Provided material.
====================

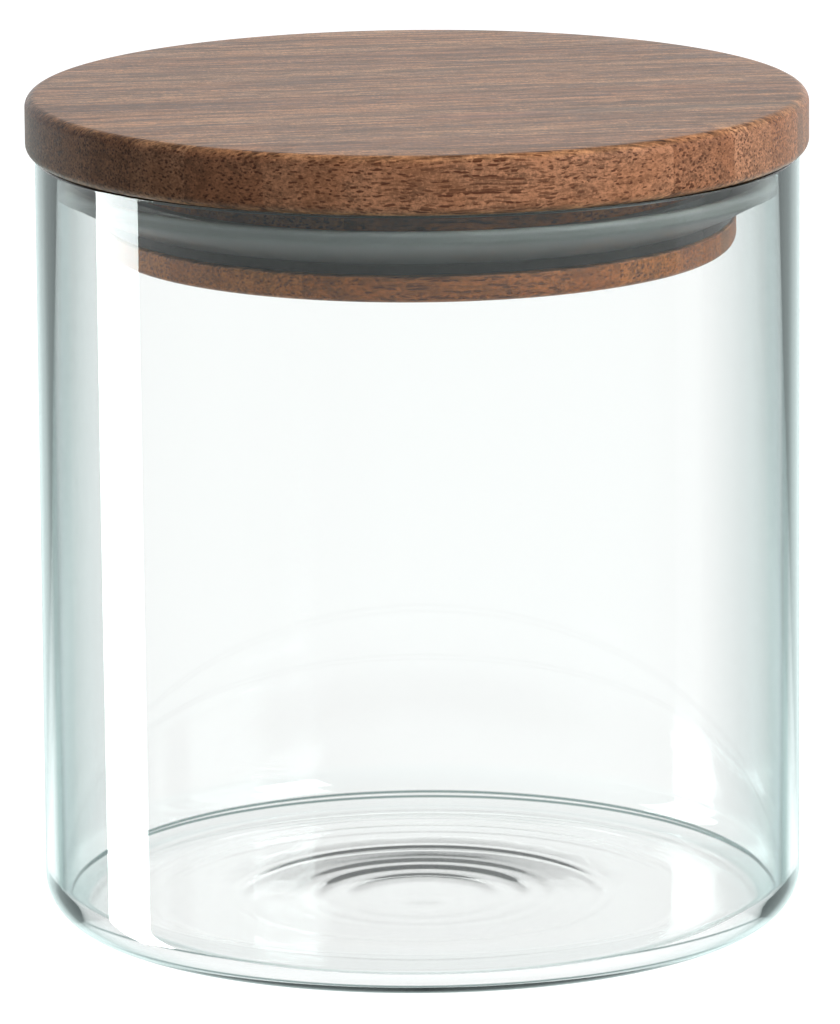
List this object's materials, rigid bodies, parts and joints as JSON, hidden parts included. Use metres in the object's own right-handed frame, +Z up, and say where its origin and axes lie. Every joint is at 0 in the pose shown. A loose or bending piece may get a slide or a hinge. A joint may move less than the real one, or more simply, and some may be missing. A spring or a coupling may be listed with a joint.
{
  "type": "food canister",
  "caption": "Round clear glass food jar with a push-in bamboo lid, laid up from staves and held by a soft silicone lip seal.",
  "frame": {"origin": "centre of the jar's underside, on the surface it stands on", "axes": "+Z up along the axis of the jar, -Y towards the front, the lid's grain 8.5 degrees from +X"},
  "size_m": [0.1024, 0.1024, 0.11],
  "materials": {
    "clear_glass": "clear, polished",
    "silicone": "satin, half clear",
    "bamboo_pale": "fine sanded, oiled",
    "bamboo_honey": "fine sanded, oiled",
    "bamboo_brown": "fine sanded, oiled"
  },
  "bodies": {
    "jar": {"glass_jar": "clear_glass"},
    "seal": {"seal_ring": "silicone"},
    "lid": {"lid_stave_01": "bamboo_honey", "lid_stave_02": "bamboo_brown", "lid_stave_03": "bamboo_pale", "lid_stave_04": "bamboo_honey", "lid_stave_05": "bamboo_pale", "lid_stave_06": "bamboo_honey", "lid_stave_07": "bamboo_brown", "lid_stave_08": "bamboo_pale", "lid_stave_09": "bamboo_honey", "lid_stave_10": "bamboo_pale", "lid_stave_11": "bamboo_honey", "lid_stave_12": "bamboo_brown", "lid_stave_13": "bamboo_pale", "lid_stave_14": "bamboo_honey", "lid_stave_15": "bamboo_pale"}
  },
  "joints": [
    {"name": "lid_lift", "type": "slide", "parent": "jar", "child": "seal", "axis": [0, 0, 1], "range_m": [0, 0.1]},
    {"name": "lid_turn", "type": "hinge", "parent": "seal", "child": "lid", "pos_m": [0, 0, 0.102], "axis": [0, 0, 1], "continuous": true}
  ]
}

====================

Aim of the exercise. Give back each line above precisely as it stands.

Completed exercise.
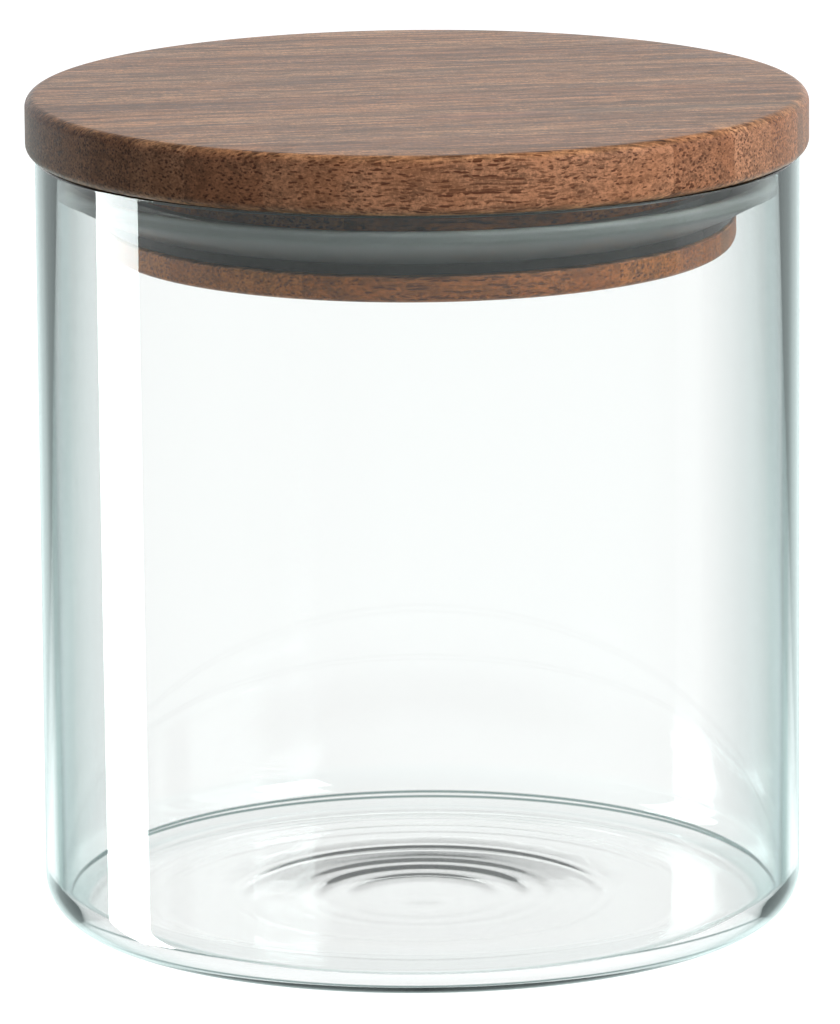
List this object's materials, rigid bodies, parts and joints as JSON, hidden parts included. Use metres in the object's own right-handed frame, +Z up, and say where its origin and axes lie. Every joint is at 0 in the pose shown. A loose or bending piece may get a slide or a hinge. A joint may move less than the real one, or more simply, and some may be missing. A spring or a coupling may be listed with a joint.
{
  "type": "food canister",
  "caption": "Round clear glass food jar with a push-in bamboo lid, laid up from staves and held by a soft silicone lip seal.",
  "frame": {"origin": "centre of the jar's underside, on the surface it stands on", "axes": "+Z up along the axis of the jar, -Y towards the front, the lid's grain 8.5 degrees from +X"},
  "size_m": [0.1024, 0.1024, 0.11],
  "materials": {
    "clear_glass": "clear, polished",
    "silicone": "satin, half clear",
    "bamboo_pale": "fine sanded, oiled",
    "bamboo_honey": "fine sanded, oiled",
    "bamboo_brown": "fine sanded, oiled"
  },
  "bodies": {
    "jar": {"glass_jar": "clear_glass"},
    "seal": {"seal_ring": "silicone"},
    "lid": {"lid_stave_01": "bamboo_honey", "lid_stave_02": "bamboo_brown", "lid_stave_03": "bamboo_pale", "lid_stave_04": "bamboo_honey", "lid_stave_05": "bamboo_pale", "lid_stave_06": "bamboo_honey", "lid_stave_07": "bamboo_brown", "lid_stave_08": "bamboo_pale", "lid_stave_09": "bamboo_honey", "lid_stave_10": "bamboo_pale", "lid_stave_11": "bamboo_honey", "lid_stave_12": "bamboo_brown", "lid_stave_13": "bamboo_pale", "lid_stave_14": "bamboo_honey", "lid_stave_15": "bamboo_pale"}
  },
  "joints": [
    {"name": "lid_lift", "type": "slide", "parent": "jar", "child": "seal", "axis": [0, 0, 1], "range_m": [0, 0.1]},
    {"name": "lid_turn", "type": "hinge", "parent": "seal", "child": "lid", "pos_m": [0, 0, 0.102], "axis": [0, 0, 1], "continuous": true}
  ]
}